Premièrement, il est nécessaire de s’émanciper des vieilles recettes qui font en priorité appel à la construction de prisons, aux réformes légales et aux formations de magistrats. Rien que sur ce dernier point, l’expérience démontre que les magistrats connaissent en général les principes de procédure pénale de droit interne. Ces mesures n’ont pas d’impact démontré sur l’amélioration du système pénal.
Ensuite, il faut reconnaître les causes principales du recours abusif à la détention préventive. L’expérience d’ASF met en évidence les motifs non-avoués des acteurs du système pénal qui poursuivent des buts précis, lesquels sont parfois en contradiction avec la norme. Parmi ces motifs, on retrouve, de façon cumulative ou non :
des motifs politiques : l’ordre vient « d’en haut » et la détention préventive permet de mettre à l’écart des voix dissidentes. Cela a particulièrement été le cas dans le contexte pré-électoral congolais ;
des motifs répressifs : la détention préventive est excessivement activée, de façon consciente ou non, pour réprimer un comportement, plutôt que pour faciliter l’instruction d’un dossier pénal ;
des motifs économiques : l’action publique est détournée pour obtenir des avantages économiques. Ce détournement prend la forme d’extorsions, éventuellement dissimulées par une mesure légale (amende transactionnelle, cautionnement…).

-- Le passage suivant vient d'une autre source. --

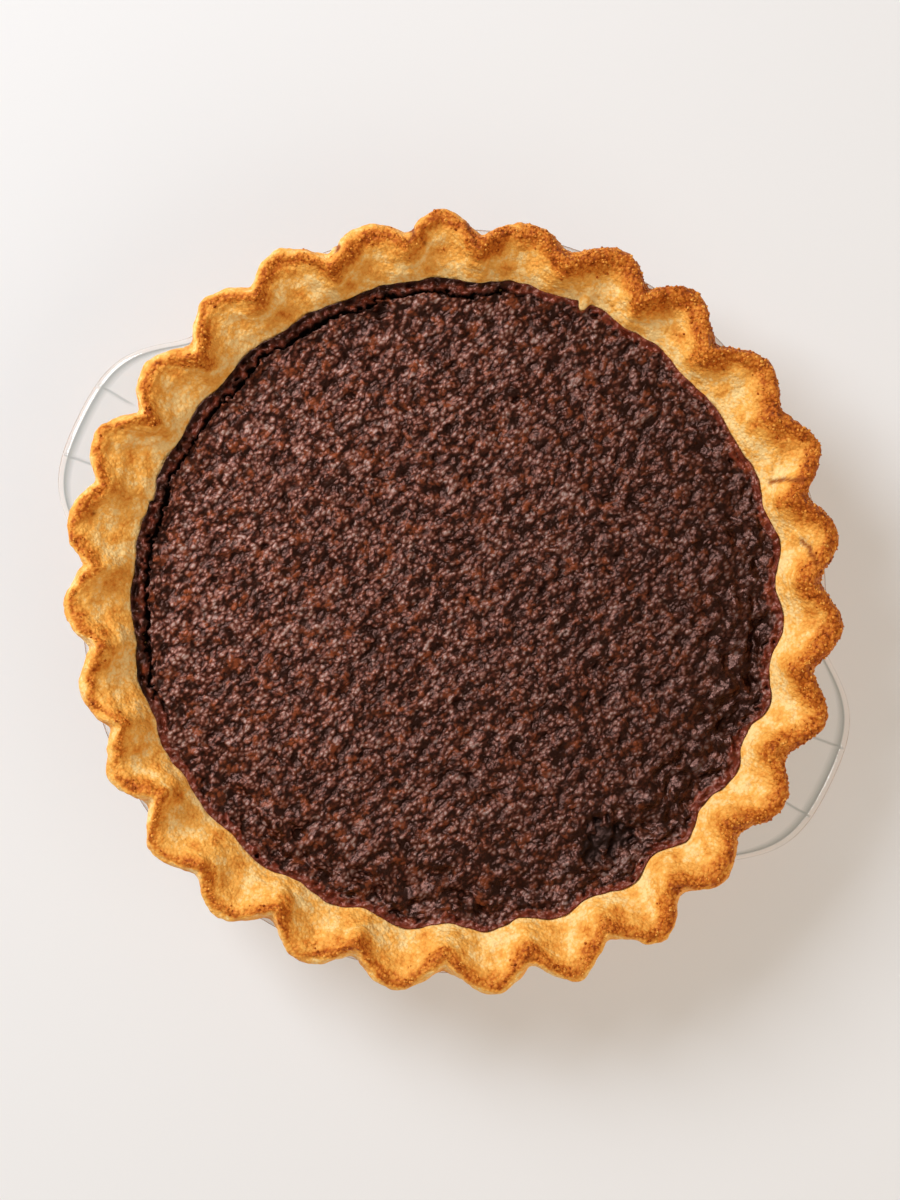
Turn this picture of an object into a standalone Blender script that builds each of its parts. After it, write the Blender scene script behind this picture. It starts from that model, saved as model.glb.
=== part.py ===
"""Chocolate chess pie in its dish: a pressed-glass pie dish with two grip handles, a hand-crimped
pastry crust lining it, and a baked chocolate filling.

Metres, +Z up. The origin is on the table under the middle of the dish, and +X runs through a handle.
Every surface here is a stack of rings round the Z axis, so each piece is one closed skin.
"""

import math
import random

import bmesh
import bpy
from mathutils import Vector, noise

# Pressed-glass dish. Foot and lip are the corners where floor, wall and rim would meet unrounded.
RIM_RADIUS = 0.125
RIM_HEIGHT = 0.040
GLASS = 0.005
FOOT_RADIUS = 0.090
LIP_RADIUS = 0.116
FOOT_ROUND = 0.009
LIP_ROUND = 0.003
EDGE_ROUND = GLASS / 2
HANDLE_REACH = 0.0157
HANDLE_HALF_ANGLE = math.radians(20)
RIB_ANGLE = math.radians(5.3)
RIB_HALF_WIDTH = math.radians(0.45)
RIB_HEIGHT = 0.0007

# Pastry. Touching faceted pieces keep a small gap.
GAP = 0.00035
PASTRY = 0.0045
FILL_HEIGHT = 0.0375
HALF_WALL_HEIGHT = 0.022
PLAIN_WALL_HEIGHT = 0.029

# The crimped edge: direction of each fold in degrees, how far it reaches, and how deep the pinch
# after it goes, from 0 for none to 1. A baker's fingers leave them uneven.
FOLDS = (
    (1, 0.1324, 0.55),
    (14, 0.1320, 0.75),
    (27, 0.1297, 1.00),
    (40, 0.1275, 1.00),
    (53, 0.1284, 1.00),
    (66, 0.1312, 0.60),
    (79, 0.1315, 1.00),
    (93, 0.1305, 0.90),
    (107, 0.1312, 0.90),
    (122, 0.1319, 0.75),
    (134, 0.1332, 0.80),
    (148, 0.1335, 0.85),
    (160, 0.1298, 0.95),
    (174, 0.1297, 1.00),
    (188, 0.1307, 1.00),
    (202, 0.1297, 1.00),
    (216, 0.1295, 0.95),
    (229, 0.1333, 0.55),
    (243, 0.1318, 1.00),
    (258, 0.1310, 0.95),
    (270, 0.1294, 1.00),
    (285, 0.1276, 1.00),
    (298, 0.1305, 0.80),
    (309, 0.1278, 0.95),
    (323, 0.1308, 0.70),
    (335, 0.1304, 1.00),
    (349, 0.1290, 0.95),
)
STEPS_PER_FOLD = 8
ANGLE_SLACK = 1e-6

# A pinch is a soft ridge on the inside of the edge and a sharp crease on its outside.
SOFT_PINCH = 2.0
SHARP_PINCH = 0.85
SHARP_LEVEL = 5

# Cross-sections of the edge as (radius, height), from the fill line up over the crest and down to the
# rim: one through the bottom of a pinch, one along the top of a fold that reaches NOMINAL_REACH.
NOMINAL_REACH = 0.1305
PINCH_SECTION = (
    (0.1076, FILL_HEIGHT),
    (0.1098, 0.0416),
    (0.1120, 0.0462),
    (0.1144, 0.0502),
    (0.1170, 0.0522),
    (0.1195, 0.0508),
    (0.1215, 0.0472),
    (0.1228, 0.0430),
    (0.1226, RIM_HEIGHT + GAP),
)
FOLD_SECTION = (
    (0.1088, FILL_HEIGHT),
    (0.1128, 0.0408),
    (0.1180, 0.0438),
    (0.1226, 0.0468),
    (0.1264, 0.0488),
    (0.1294, 0.0478),
    (NOMINAL_REACH, 0.0452),
    (0.1286, 0.0424),
    (0.1240, RIM_HEIGHT + GAP),
)
CREST = 4
CRAG = 0.0007
CRAG_GRAIN = 0.006

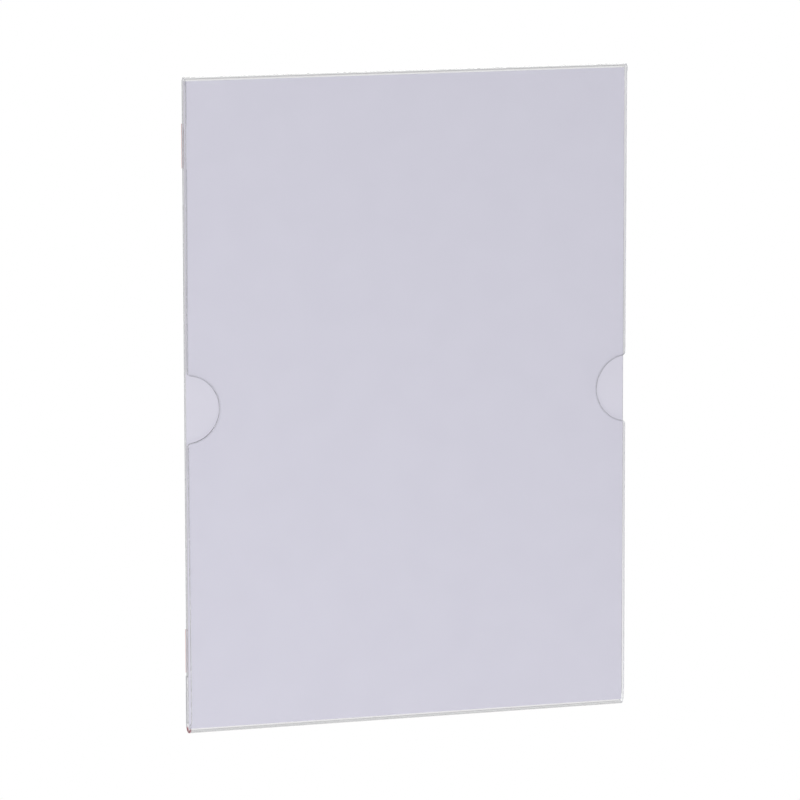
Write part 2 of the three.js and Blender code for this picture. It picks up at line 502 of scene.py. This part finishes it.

Enfin, toute action portée vers le changement doit nécessairement prendre en compte le caractère complexe des logiques et interactions qui poussent les acteurs du système pénal à appliquer ou à s’écarter de la règle. En termes d’action, il s’agit notamment:
de considérer la population comme un levier de changement pour influencer positivement les pratiques pénales ;
d’instaurer une concertation régulière avec tous les acteurs du système pénal ;
d’intégrer la société civile comme acteur d’influence visant à interpeller et responsabiliser les acteurs du système pénal de façon continue sur les cas graves de violation des droits humains.
Concrètement, pour défendre les cas comme celui de F., ASF et ses partenaires portent des recours devant les juridictions nationales, mènent des campagnes de plaidoyer et appuient l’organisation d’actions citoyennes. Mais pour accroître l’impact, il faut agir de façon continue, à travers un réseau d’action porté par des avocats activistes, des académiques et des membres de la société civile. Ce réseau est en train de voir le jour à travers l’action d’ASF, tant au niveau de la RDC qu’au niveau international. Pour veiller et pour lutter. Mais surtout pour que les détenus oubliés comme F. puissent être défendus et que leurs droits soient réhabilités.
*F. a finalement été libéré en janvier. Nous luttons maintenant pour l’aider à obtenir des réparations.